## Task objective
Read the lines below. Copy out any that hold the string "depsgraph".

--- BEGIN Dataset extract ---

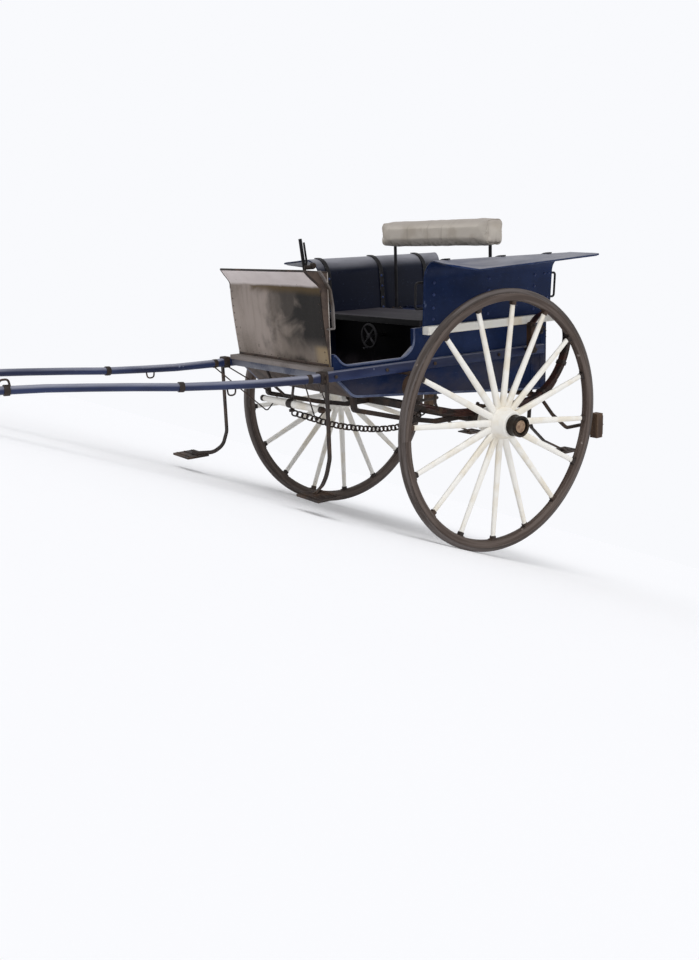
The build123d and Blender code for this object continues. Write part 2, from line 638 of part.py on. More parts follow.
# Brake: a cross shaft under the rear, an arm down to each block, the lever and its rod
BRAKE_X = -500
BRAKE_RADIUS = 15
BRAKE_UNDER_SPRING = 6.7
leaves_radius = C_LOW_RADIUS + (len(LEAVES) - 0.5) * SPRING_LEAF
leaves_low = low_middle[1] - math.sqrt(leaves_radius ** 2 - (BRAKE_X - C_LOW_X) ** 2)
brake_z = leaves_low - BRAKE_UNDER_SPRING
BLOCK_GAP = 34
block_z = -115
block_x = -math.sqrt(WHEEL_RADIUS ** 2 - block_z ** 2) - BLOCK_GAP
block_y = rim_y - 4
cross_half = spring_ys[0] - 7
beam = pin_y(BRAKE_X, brake_z, BRAKE_RADIUS, (-cross_half, cross_half))
brake_hanger_y = BODY_HALF - 110
hanger_half = BRAKE_RADIUS - 1
hanger_x = (BRAKE_X - hanger_half, BRAKE_X + hanger_half)
for y in (-brake_hanger_y, brake_hanger_y):
    beam += block(hanger_x, (y - 14, y + 14), (brake_z, bottom_at(BRAKE_X) + 4))
beam = beam - floor
beam = max(beam.solids(), key=lambda s: s.volume)
arm_y = block_y - 65.5
arm_route = [(BRAKE_X, cross_half - 4, brake_z), (BRAKE_X - 6, spring_ys[1] + 40, -40),
             (BRAKE_X - 60, arm_y - 3, block_z), (block_x - 52, arm_y, block_z),
             (block_x - 52, block_y, block_z)]
brake_arm = rod(arm_route, 10, 24)
beam += both_sides(brake_arm)
pieces["brake_gear"] = beam
shoe = block((block_x - 46, block_x), (block_y - 24, block_y + 24), (block_z - 68, block_z + 68))
shoe = shoe - brake_arm
pieces["brake_blocks"] = both_sides(max(shoe.solids(), key=lambda s: s.volume))
LEVER_RADIUS = 10
lever_y = -(sill_out + LEVER_RADIUS)
lever_route = [(296, lever_y, 240), (350, lever_y, 560), (364, lever_y - 6, 780), (388, lever_y, 945)]
lever = rod(lever_route, LEVER_RADIUS, 60)
prong = rod([(362, lever_y - 6, 770), (346, lever_y - 6, 815), (362, lever_y - 3, 925)], 6, 30)
quadrant = slab([(276, sill_low + 6), (400, sill_low + 6), (400, 336), (386, 424), (326, 424), (276, 336)],
                (lever_y + 1, -sill_out))
brake_rod = rod([(296, lever_y, 246), (BRAKE_X, lever_y, brake_z)], 6)
pieces["brake_lever"] = (lever + prong + quadrant + brake_rod) - beam

# Hand wheel under the front seat, on a screw that comes out of the heel board
HAND_X = 318
HAND_Y = 30
HAND_Z = 428
HAND_RADIUS = 62
heel_face = heel_x + BOARD


def along_x(xs, y, z, radius):
    # A round bar that points forward
    return Pos((xs[0] + xs[1]) / 2, y, z) * Rot(0, 90, 0) * Cylinder(radius, xs[1] - xs[0])


rim = along_x((HAND_X - 6, HAND_X + 6), HAND_Y, HAND_Z, HAND_RADIUS + 6)
rim = rim - along_x((HAND_X - 7, HAND_X + 7), HAND_Y, HAND_Z, HAND_RADIUS - 6)
rim = fillet(rim.edges(), 4)
hub = along_x((HAND_X - 9, HAND_X + 9), HAND_Y, HAND_Z, 13)
arms = None
for i in range(4):
    one = Pos(HAND_X, HAND_Y, HAND_Z) * Rot(45 + 90 * i, 0, 0) * Pos(0, 0, 34) * Box(7, 9, 52)
    arms = one if arms is None else arms + one
hand_wheel = rim + arms + hub
hand_wheel += along_x((heel_face, HAND_X - 9), HAND_Y, HAND_Z, 9)
hand_wheel += along_x((HAND_X, HAND_X + 40), HAND_Y, HAND_Z - HAND_RADIUS, 5.5)
pieces["hand_wheel"] = hand_wheel

# Tailboard, its straps with eyes, and the hinge brackets with their pins
tail_in = BODY_REAR - TAIL_GAP
tail_out = tail_in - TAIL_THICK
pin_x = BODY_REAR - 22
pin_z = FLOOR_REAR_Z - 14
tail_low = pin_z + 20
tailboard = block((tail_out, tail_in), (-TAIL_HALF, TAIL_HALF), (tail_low, tail_low + TAIL_HEIGHT))
pieces["tailboard"] = tailboard
TAIL_HINGES = (-270, 270)
eye = TAIL_PIN + TAIL_PIN_GAP
lug_end = BODY_REAR + 50
lug_outline = [
    (pin_x - 10, pin_z - 12), (lug_end, pin_z - 12), (lug_end, FLOOR_REAR_Z + 10),
    (BODY_REAR, FLOOR_REAR_Z), (pin_x - 10, pin_z + 10),
]
straps = None
brackets = None
for y in TAIL_HINGES:
    strap = block((tail_out - 7, tail_out), (y - 17, y + 17), (pin_z, tail_low + TAIL_HEIGHT - 30))
    strap += pin_y(pin_x, pin_z, 16, (y - 17, y + 17))
    strap = strap - pin_y(pin_x, pin_z, eye, (y - 60, y + 60))
    straps = strap if straps is None else straps + strap
    pin = pin_y(pin_x, pin_z, TAIL_PIN, (y - 44, y + 44))
    for side in (-1, 1):
        inner = y + side * 22
        outer = y + side * 44
        low = min(inner, outer)
        lug = slab(lug_outline, (low, low + 22))
        lug = lug - floor - rear
        pin += lug
    brackets = pin if brackets is None else brackets + pin
pieces["tailboard_straps"] = straps
pieces["tailboard_hinges"] = brackets

# Park it: tip everything nose down about the axle until the shaft tips reach the
# floor that the wheels stand on. The tyre's lowest point and the tip's are both found
# from their middles, because each is round.


def tipped(point, turn):
    x, y, z = point
    return x * math.cos(turn) + z * math.sin(turn), y, z * math.cos(turn) - x * math.sin(turn)


low_turn = math.radians(10)
high_turn = math.radians(40)
for i in range(60):
    park = (low_turn + high_turn) / 2
    _, _, axis_rise = tipped(hub_axis, park)
    wheel_low = -WHEEL_RADIUS * math.sqrt(1 - axis_rise ** 2)
    _, _, tip_low = tipped((tip_x, tip_y, tip_z), park)
    if tip_low - tip_r > wheel_low:
        low_turn = park
    else:
        high_turn = park

tip_all = Rot(0, math.degrees(park), 0)
parked = {name: tip_all * shape for name, shape in pieces.items()}
lows = []
highs = []
for shape in parked.values():
    box = shape.bounding_box()
    lows.append(box.min)
    highs.append(box.max)
centre_x = (min(p.X for p in lows) + max(p.X for p in highs)) / 2
floor_z = min(p.Z for p in lows)
home = Pos(-centre_x, 0, -floor_z)

os.makedirs("parts", exist_ok=True)
for name, shape in parked.items():
    export_step(home * shape, f"parts/{name}.step")

# Where the joints and mounts are on the parked carriage
PLACES = {
    "left hub middle": (0, rim_y, 0),
    "tailboard pin": (pin_x, 0, pin_z),
    "swingletree bolt": (TREE_X, 0, TREE_Z),
    "left trace hook": (TREE_X, TREE_HALF + 22, TREE_Z),
    "left shaft tip": (tip_x + tip_r, tip_y, tip_z),
    "left shaft at tug": SHAFT_STATIONS[4][:3],
    "left front tread top": (1095, step_y + 134, -199),
    "left shaft foot": (tip_x, tip_y, tip_z - tip_r),
}
for name, point in PLACES.items():
    x, y, z = tipped(point, park)
    print(name, [round(v, 3) for v in (x - centre_x, y, z - floor_z)])
print("hub axis", [round(v, 6) for v in tipped(hub_axis, park)])
print("up axis", [round(v, 6) for v in tipped((0, 0, 1), park)])
print("forward axis", [round(v, 6) for v in tipped((1, 0, 0), park)])
print("park angle", round(math.degrees(park), 3), "centre", round(centre_x, 2), "floor", round(floor_z, 3))
print("box", [round(max(getattr(p, a) for p in highs) - min(getattr(p, a) for p in lows), 2) for a in "XYZ"])
print("volume in litres", round(sum(s.volume for s in parked.values()) / 1e6, 1))
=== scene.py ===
"""Looks of a two-wheeled carriage for one horse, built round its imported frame.

New pieces are drawn in millimetres with the carriage level: x is forward, y is to the
left, z is up and the middle of the axle is at nought. Parking tips them as the frame is.
"""

import logging
import math
from collections.abc import Callable, Iterable, Sequence
from dataclasses import dataclass, field
from enum import Enum

import bmesh
import bpy
import numpy as np
from mathutils import Matrix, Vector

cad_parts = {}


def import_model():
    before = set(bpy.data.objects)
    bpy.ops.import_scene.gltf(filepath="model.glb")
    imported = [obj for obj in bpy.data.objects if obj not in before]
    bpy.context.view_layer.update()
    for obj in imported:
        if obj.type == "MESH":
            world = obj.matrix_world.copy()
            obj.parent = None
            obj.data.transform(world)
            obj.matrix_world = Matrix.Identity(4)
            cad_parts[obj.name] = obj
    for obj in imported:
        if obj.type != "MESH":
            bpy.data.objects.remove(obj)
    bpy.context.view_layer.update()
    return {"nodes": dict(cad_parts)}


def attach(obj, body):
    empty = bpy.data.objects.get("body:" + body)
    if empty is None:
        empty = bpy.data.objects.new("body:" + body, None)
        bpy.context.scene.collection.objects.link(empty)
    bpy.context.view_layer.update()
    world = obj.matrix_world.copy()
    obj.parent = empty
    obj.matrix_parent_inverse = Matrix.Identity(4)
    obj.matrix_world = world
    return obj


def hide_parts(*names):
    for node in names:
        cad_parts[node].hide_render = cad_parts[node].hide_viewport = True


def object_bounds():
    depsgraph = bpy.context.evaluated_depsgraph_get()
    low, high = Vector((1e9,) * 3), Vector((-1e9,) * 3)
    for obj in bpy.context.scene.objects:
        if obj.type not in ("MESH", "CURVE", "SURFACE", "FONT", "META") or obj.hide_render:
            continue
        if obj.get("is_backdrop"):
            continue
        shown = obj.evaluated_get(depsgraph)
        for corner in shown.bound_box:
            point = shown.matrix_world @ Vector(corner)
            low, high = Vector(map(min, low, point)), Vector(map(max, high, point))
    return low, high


log = logging.getLogger("carriage")

Array = np.ndarray
Pair = tuple[float, float]
Triple = tuple[float, float, float]
Points = Array | Sequence[Sequence[float]]
Socket = bpy.types.NodeSocket
Value = Socket | float | Triple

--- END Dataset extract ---

## Task response
    depsgraph = bpy.context.evaluated_depsgraph_get()
        shown = obj.evaluated_get(depsgraph)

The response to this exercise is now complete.